*Task to complete:* State the number of lines, and only that number, in which the word "materials" appears.

*Available data:*
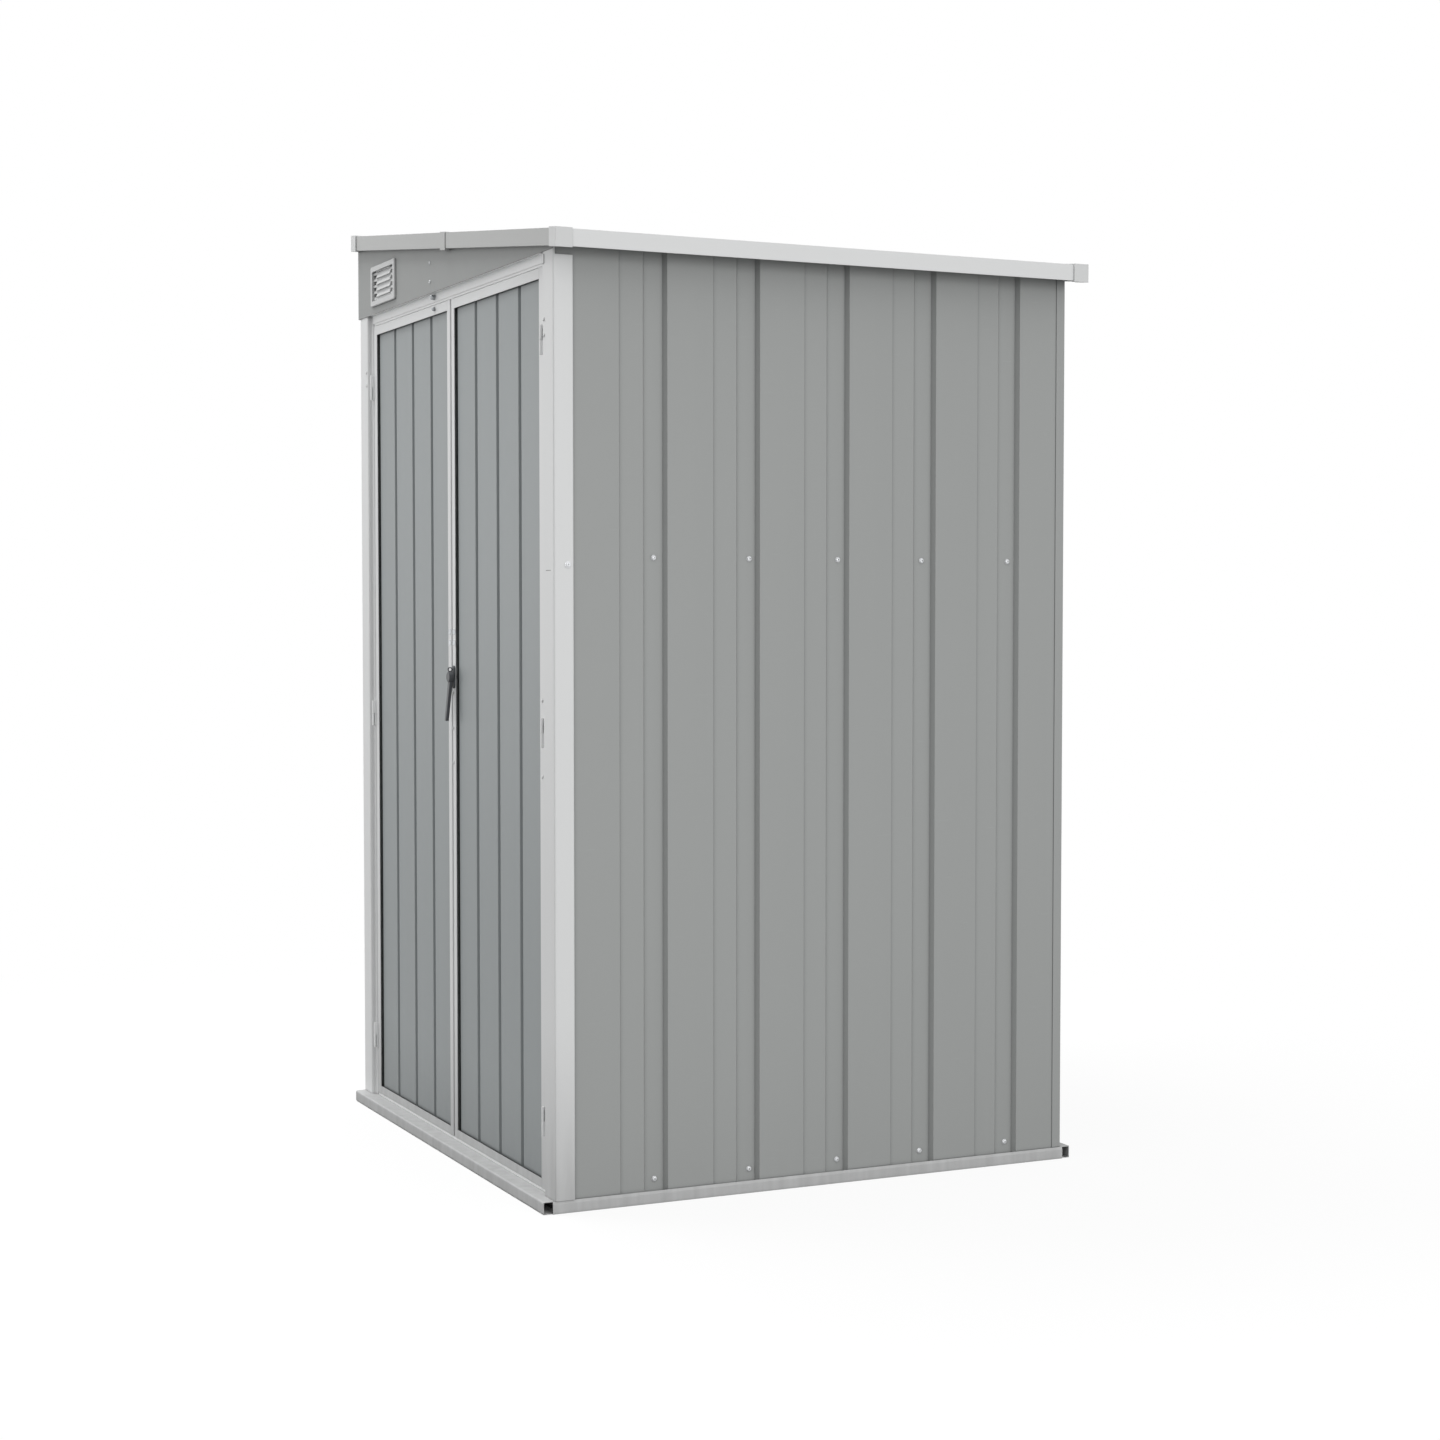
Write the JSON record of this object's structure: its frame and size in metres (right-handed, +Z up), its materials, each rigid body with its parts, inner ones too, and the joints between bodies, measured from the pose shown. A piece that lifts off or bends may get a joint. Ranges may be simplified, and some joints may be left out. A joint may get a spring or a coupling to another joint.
{
  "type": "metal tool shed",
  "caption": "Lean-to sheet-steel tool shed with ribbed walls, a double door in the gable end, a lever handle and a louvred gable vent.",
  "frame": {"origin": "middle of the roof's plan, at ground level", "axes": "+Z up, doors face -Y, low eave on +X, high side on -X"},
  "size_m": [1.144, 1.039, 1.7755],
  "materials": {
    "grey_sheet": "satin",
    "door_sheet": "satin",
    "white_steel": "satin",
    "inner_steel": "satin",
    "white_plastic": "matte",
    "zinc": "satin",
    "black_plastic": "matte"
  },
  "bodies": {
    "shed": {"front_sill": "white_steel", "base_rail_right": "white_steel", "base_rail_left": "white_steel", "base_rail_rear": "white_steel", "front_post_right": "white_steel", "front_post_left": "white_steel", "rear_post_right": "inner_steel", "rear_post_left": "inner_steel", "mid_rail_right": "inner_steel", "mid_rail_left": "inner_steel", "mid_rail_rear": "inner_steel", "top_rail_right": "inner_steel", "top_rail_left": "inner_steel", "top_rail_front": "inner_steel", "top_rail_rear": "inner_steel", "door_header": "white_steel", "gable_strut": "inner_steel", "roof_purlin": "inner_steel", "wall_right": "grey_sheet", "wall_left": "grey_sheet", "wall_rear": "grey_sheet", "gable_panel_front": "grey_sheet", "gable_vent": "white_plastic", "roof_sheet_front": "grey_sheet", "roof_sheet_rear": "grey_sheet", "roof_trim_eave": "white_steel", "roof_trim_high": "white_steel", "roof_trim_front": "white_steel", "roof_trim_rear": "white_steel", "trim_joiner_front": "white_steel", "trim_joiner_rear": "white_steel", "roof_cap_front_right": "white_plastic", "roof_cap_front_left": "white_plastic", "roof_cap_rear_right": "white_plastic", "roof_cap_rear_left": "white_plastic", "post_right_hinge_leaves": "white_steel", "post_left_hinge_leaves": "white_steel"},
    "door_right": {"door_right_stiles": "white_steel", "door_right_rails": "white_steel", "door_right_panel": "door_sheet", "door_right_hinge_leaves": "white_steel", "handle_plate": "black_plastic"},
    "door_left": {"door_left_stiles": "white_steel", "door_left_rails": "white_steel", "door_left_panel": "door_sheet", "door_left_hinge_leaves": "white_steel"},
    "handle": {"handle_lever": "black_plastic"}
  },
  "joints": [
    {"name": "door_right_hinge", "type": "hinge", "parent": "shed", "child": "door_right", "pos_m": [0.45775, -0.4965, 0.8], "axis": [0, 0, 1], "range_deg": [0, 110]},
    {"name": "door_left_hinge", "type": "hinge", "parent": "shed", "child": "door_left", "pos_m": [-0.49575, -0.4965, 0.8], "axis": [0, 0, -1], "range_deg": [0, 110]},
    {"name": "handle_turn", "type": "hinge", "parent": "door_right", "child": "handle", "pos_m": [-0.0074, -0.497, 0.887], "axis": [0, -1, 0], "range_deg": [0, 90]}
  ]
}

*Exercise answer:* 2